1. The matrix $$H({w})$$ scales $$d\times d$$ and is expensive to compute. A good approximation can be to only compute its diagonal entries and multiply the update with a small step-size. Essentially you are then doing a hybrid between Newton's method and gradient descent, where you weigh the step-size for each dimension by the inverse Hessian.
2. To avoid divergence of Newton's method, a good approach is to start with gradient descent (or even stochastic gradient descent) and then finish the optimization Newton's method. Typically, the second order approximation, used by Newton's Method, is more likely to be appropriate near the optimum.

A gradient descent step (left) and a Newton step (right) on the same function. The loss function is depicted in black, the approximation as a dotted red line. The gradient step moves the point downwards along the linear approximation of the function.

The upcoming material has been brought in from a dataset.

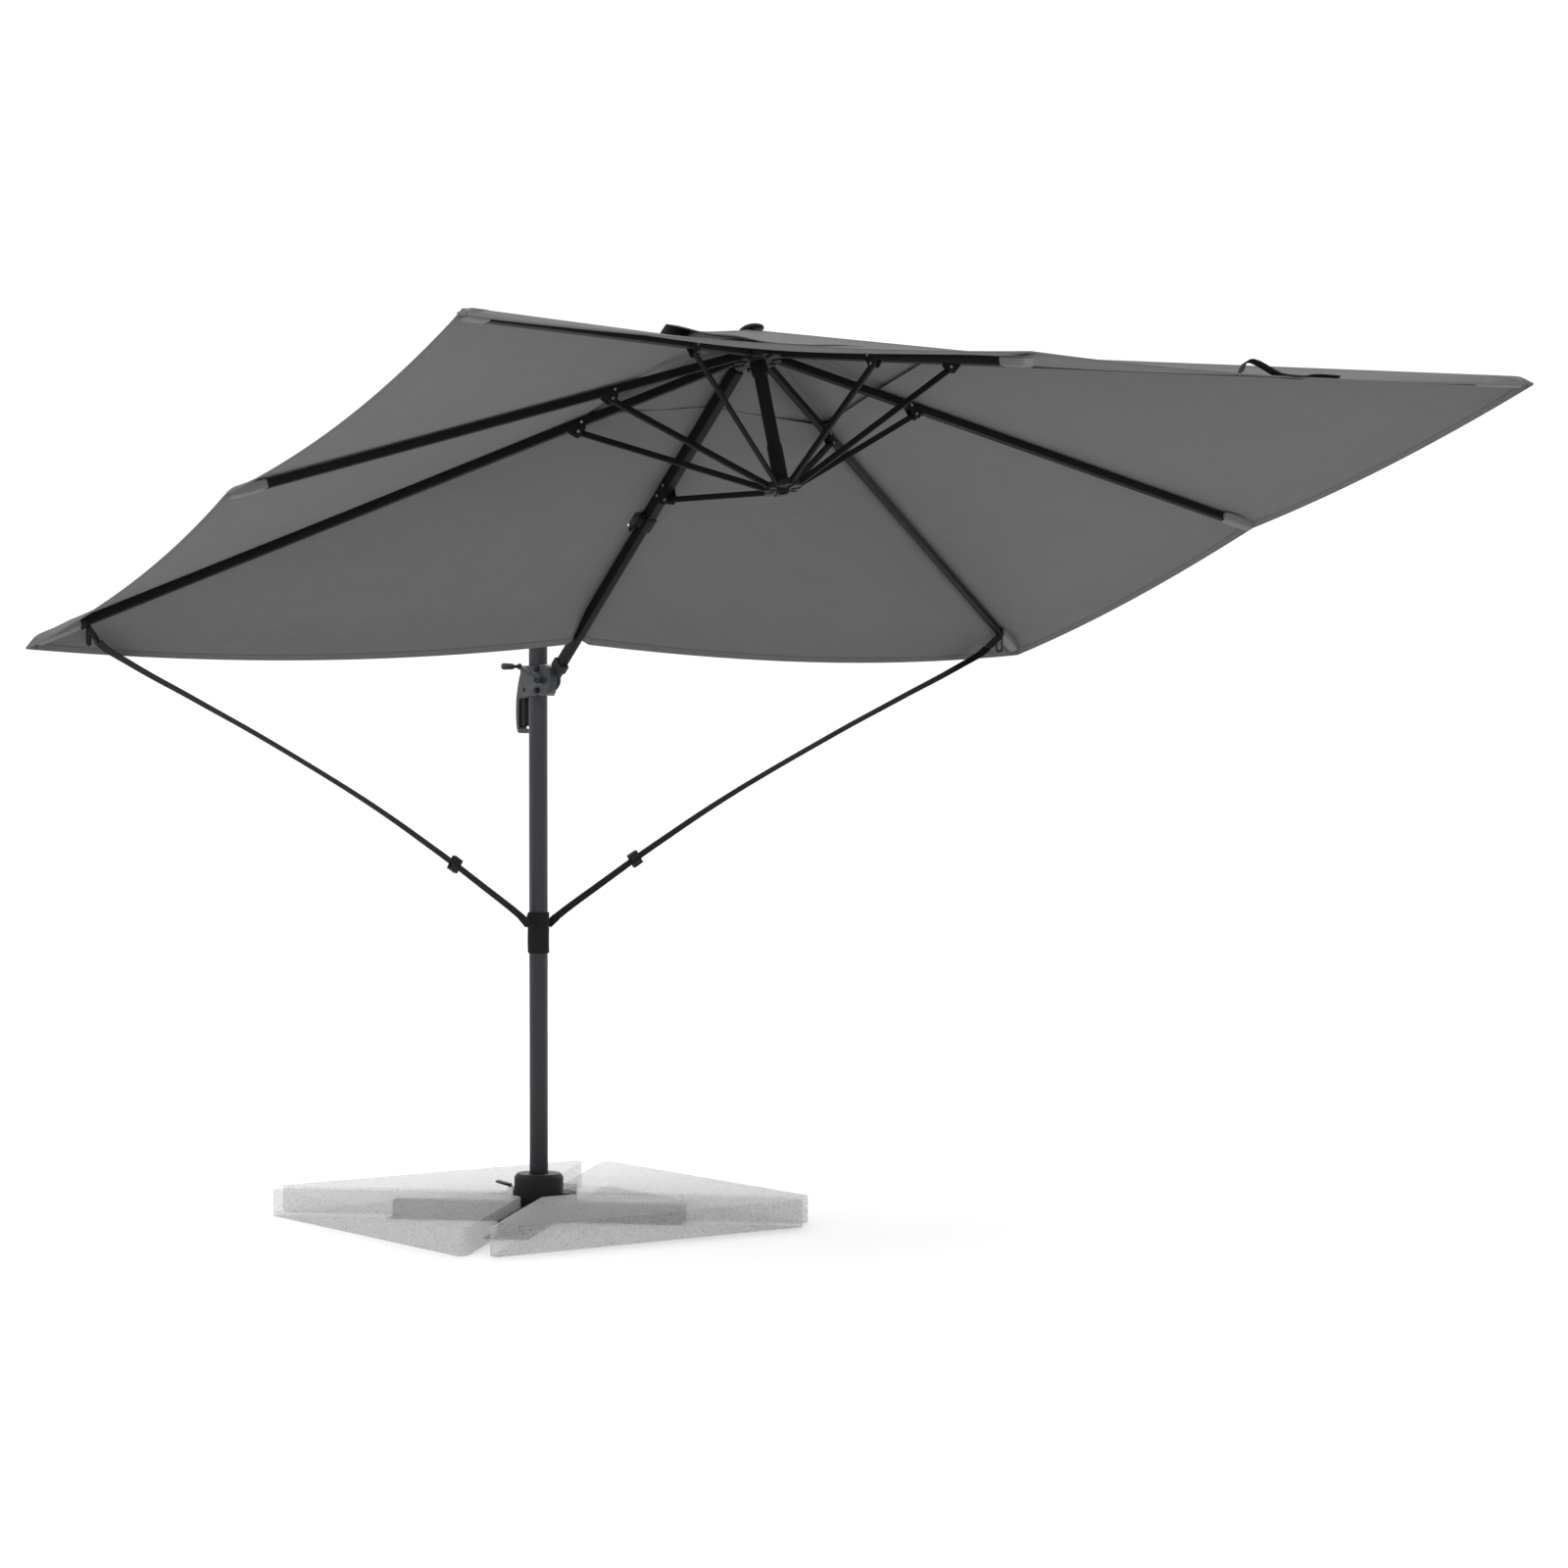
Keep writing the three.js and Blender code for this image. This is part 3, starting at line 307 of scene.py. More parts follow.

The Newton step moves the point to the minimum of the parabola, which is used to approximate the function.

(a) A starting point where Newton's Method converges in 8 iterations.

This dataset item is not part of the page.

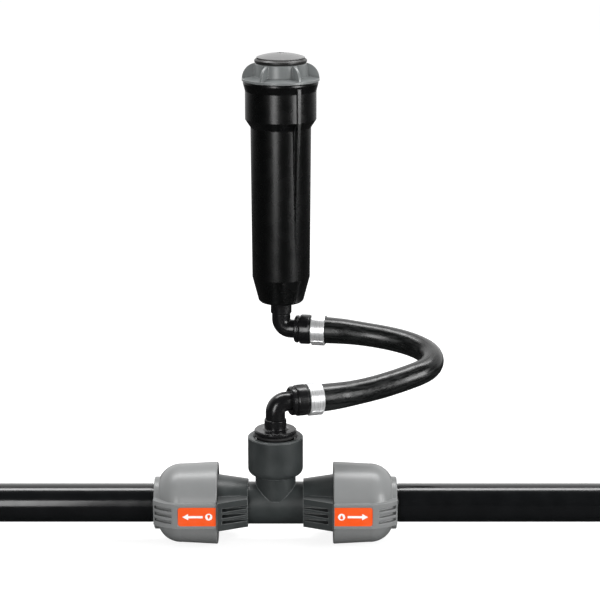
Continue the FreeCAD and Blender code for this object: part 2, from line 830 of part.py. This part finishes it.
def nozzle_group():
    """The spray head on top of the riser: nozzle, pattern collar, domed lid and flow screw."""
    outer, bore = d.riser_od / 2, d.riser_bore / 2
    lid, base, top = d.lid_od / 2, d.lid_bottom, d.cap_top
    nozzle = [
        (2.1, 252.0), (bore - 0.1, 252.0), (bore - 0.1, top - 2.7), (outer, top - 2.7),
        (outer, top + 0.1), (8.0, top + 0.1), (8.0, base - 0.02), (2.1, base - 0.02),
    ]
    body = turned("nozzle", nozzle, "V", SPRINKLER)
    port = prism(body, "XY_Plane", [rectangle(4.4, -1.3, 6.8, 1.3)], 30.0, "Pocket", 262.0)
    around(body, port, 4)
    ring_outer = d.collar_ring_od / 2
    pattern_collar = [
        (8.05, top + 0.3), (ring_outer - 0.9, top + 0.3), (ring_outer, top + 1.2, 0.9),
        (ring_outer, base - 1.2),
        (ring_outer - 1.2, base - 0.15), (ring_outer - 2.4, base - 0.15),
        (ring_outer - 2.4, base - 1.3), (8.05, base - 1.3),
    ]
    turned("pattern_collar", pattern_collar, "V", SPRINKLER)
    rise = d.lid_rise
    radius = (lid.number ** 2 + (rise.number - 0.7) ** 2) / (2 * (rise.number - 0.7))
    dome = [
        (2.3, base), (lid - 0.3, base), (lid, base + 0.7),
        (2.3, base + rise - 2.3 ** 2 / (2 * radius), radius),
    ]
    turned("nozzle_lid", dome, "V", SPRINKLER)
    body = turned(
        "flow_screw",
        [
            (0.0, 250.0), (1.2, 251.5), (2.05, 254.0), (2.05, base + 1.0), (2.2, base + 1.2),
            (2.2, base + rise - 0.6), (1.9, base + rise - 0.3), (0.0, base + rise - 0.3),
        ],
        "V",
        SPRINKLER,
    )
    prism(body, "XY_Plane", [rectangle(-3.0, -0.35, 3.0, 0.35)], 1.8, "Pocket", base + rise - 0.3)


def return_spring():
    """The coil spring that pulls the riser back down."""
    wire = d.spring_wire.number
    radius = (d.spring_od.number - wire) / 2
    low = d.spring_bottom.number + wire / 2
    rise = d.spring_top.number - wire / 2 - low
    helix = Part.makeHelix(rise / SPRING_TURNS, rise, radius)
    section = Part.Wire([Part.makeCircle(wire / 2, Vector(radius, 0, 0), Vector(0, 1, 0))])
    coil = Part.Wire(helix).makePipeShell([section], True, True)
    feature = doc.addObject("Part::Feature", "return_spring")
    feature.Label = "return_spring"
    feature.Shape = coil
    feature.Placement = at(d.upper_side.number, d.upper_back.number, low)
    parts.append(feature)


# ---------------------------------------------------------------- build and export

def failed(document):
    return [o.Name for o in document.Objects if "Invalid" in o.State or "Error" in o.State]


def main():
    tee_body()
    pipes()
    pipe_grips()
    quick_turn_nuts()
    threaded_adapters()
    elbow("lower_elbow", LOWER)
    elbow("upper_elbow", UPPER_FLIPPED)
    hose_ends()
    hose()
    sprinkler_case()
    screw_cap()
    cap_inserts()
    riser_group()
    nozzle_group()
    return_spring()
    doc.recompute()
    broken = failed(doc)
    if broken:
        raise RuntimeError(f"objects that failed: {broken}")
    os.makedirs("parts", exist_ok=True)
    for part in parts:
        shape = part.Shape
        if shape.isNull() or not shape.isValid() or not shape.Solids:
            raise RuntimeError(f"{part.Label} has no valid solid")
        shape.exportStep(f"parts/{part.Label}.step")
        box = shape.BoundBox
        print(f"{part.Label:18s} solids {len(shape.Solids)} volume {shape.Volume:9.1f}",
              f"z {box.ZMin:.1f} to {box.ZMax:.1f}")


main()
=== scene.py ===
"""Looks for the pop-up sprinkler on its swing hose.

Camera, hose, return spring, label marks, materials, floor, world and lights.
"""
import json
import math

import bmesh
import bpy
from mathutils import Matrix, Vector


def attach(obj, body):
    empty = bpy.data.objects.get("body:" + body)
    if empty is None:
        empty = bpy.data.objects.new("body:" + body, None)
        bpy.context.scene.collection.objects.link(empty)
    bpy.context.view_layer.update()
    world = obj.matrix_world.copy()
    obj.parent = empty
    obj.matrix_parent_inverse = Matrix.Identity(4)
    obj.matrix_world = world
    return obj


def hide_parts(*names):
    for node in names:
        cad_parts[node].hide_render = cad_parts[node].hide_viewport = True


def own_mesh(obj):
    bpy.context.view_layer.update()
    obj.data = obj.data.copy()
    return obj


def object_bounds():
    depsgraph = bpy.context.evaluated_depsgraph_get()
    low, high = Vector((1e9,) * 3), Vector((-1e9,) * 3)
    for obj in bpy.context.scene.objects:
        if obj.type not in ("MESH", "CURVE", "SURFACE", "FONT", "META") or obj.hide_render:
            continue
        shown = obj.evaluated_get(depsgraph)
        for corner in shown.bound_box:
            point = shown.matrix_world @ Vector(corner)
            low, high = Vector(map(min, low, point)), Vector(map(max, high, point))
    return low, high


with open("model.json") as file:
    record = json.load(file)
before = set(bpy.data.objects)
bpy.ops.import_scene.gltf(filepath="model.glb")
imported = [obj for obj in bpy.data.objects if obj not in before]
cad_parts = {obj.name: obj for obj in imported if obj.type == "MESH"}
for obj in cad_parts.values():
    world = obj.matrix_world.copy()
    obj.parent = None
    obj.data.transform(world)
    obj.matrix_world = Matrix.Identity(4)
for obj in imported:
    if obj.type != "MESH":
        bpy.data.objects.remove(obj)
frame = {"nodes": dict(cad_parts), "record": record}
cad_low, cad_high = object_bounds()
scene = bpy.context.scene
MM = 0.001

# ---------------------------------------------------------------- camera

# Solved from the photo: about 1.26 m in front, looking 14.4 degrees down.
CAMERA_PLACE = Vector((15.8, -1256.6, 458.4)) * MM
CAMERA_TILT = math.radians(90.0 - 14.4)
CAMERA_LENS = 123.0

camera_data = bpy.data.cameras.new("camera")
camera_data.lens = CAMERA_LENS
camera_data.sensor_width = 36.0
camera_data.clip_start = 0.01
camera_data.clip_end = 50.0
camera = bpy.data.objects.new("camera", camera_data)
camera.location = CAMERA_PLACE
camera.rotation_euler = (CAMERA_TILT, 0.0, 0.0)
scene.collection.objects.link(camera)
scene.camera = camera
scene.view_settings.view_transform = "Standard"


def mesh_piece(name, mesh):
    """An object in the scene made from a bmesh, which is freed."""
    data = bpy.data.meshes.new(name)
    mesh.to_mesh(data)
    mesh.free()
    piece = bpy.data.objects.new(name, data)
    scene.collection.objects.link(piece)
    return piece


# ---------------------------------------------------------------- hose

HOSE_DIAMETER = 16.0 * MM
CUFF_SHARE = 18.6 / 16.0
HOSE_ROUTE = [
    (23.25, 90.79, 91.8),
    (40.53, 88.06, 91.8),
    (58.0, 85.6, 90.2),
    (75.5, 82.0, 88.2),
    (91.0, 74.5, 86.0),
    (102.0, 62.5, 83.5),
    (104.0, 48.5, 81.0),
    (98.5, 36.5, 78.4),
    (84.5, 29.0, 75.2),
    (68.5, 23.0, 71.6),
    (52.5, 17.6, 69.2),
    (36.14, 11.74, 68.0),
    (19.50, 6.33, 68.0),
]
# How much wider than the free hose each end point is, where the hose swells over the barbs.
SWELL = {0: CUFF_SHARE, 1: 1.11}


def make_hose():
    """One smooth tube along the route, swollen at both ends."""
    curve = bpy.data.curves.new("hose_piece", "CURVE")
    curve.dimensions = "3D"
    curve.resolution_u = 16
    curve.bevel_depth = 1.0
    curve.bevel_resolution = 10
    curve.use_fill_caps = True
    spline = curve.splines.new("NURBS")
    count = len(HOSE_ROUTE)
    spline.points.add(count - 1)
    for index, point in enumerate(HOSE_ROUTE):
        spline.points[index].co = [value * MM for value in point] + [1.0]
        from_end = min(index, count - 1 - index)
        spline.points[index].radius = SWELL.get(from_end, 1.0) * HOSE_DIAMETER / 2
    spline.order_u = 3
    spline.use_endpoint_u = True
    piece = bpy.data.objects.new("hose_piece", curve)
    scene.collection.objects.link(piece)
    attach(piece, "swing_arm")
    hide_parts("hose")
    return piece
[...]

(b) A starting point where Newton's Method diverges.

(c) same starting point as in Figure 2, however Newton's method is only used after 6 gradient steps and converges in a few steps.

The three plots show a comparison of Newton's Method and Gradient Descent. Gradient Descent always converges after over 100 iterations from all initial starting points. If it converges (Figure 1), Newton's Method is much faster (convergence after 8 iterations) but it can diverge (Figure 2). Figure 3 shows the hybrid approach of taking 6 gradient descent steps and then switching to Newton's Method. It still converges in only 10 updates.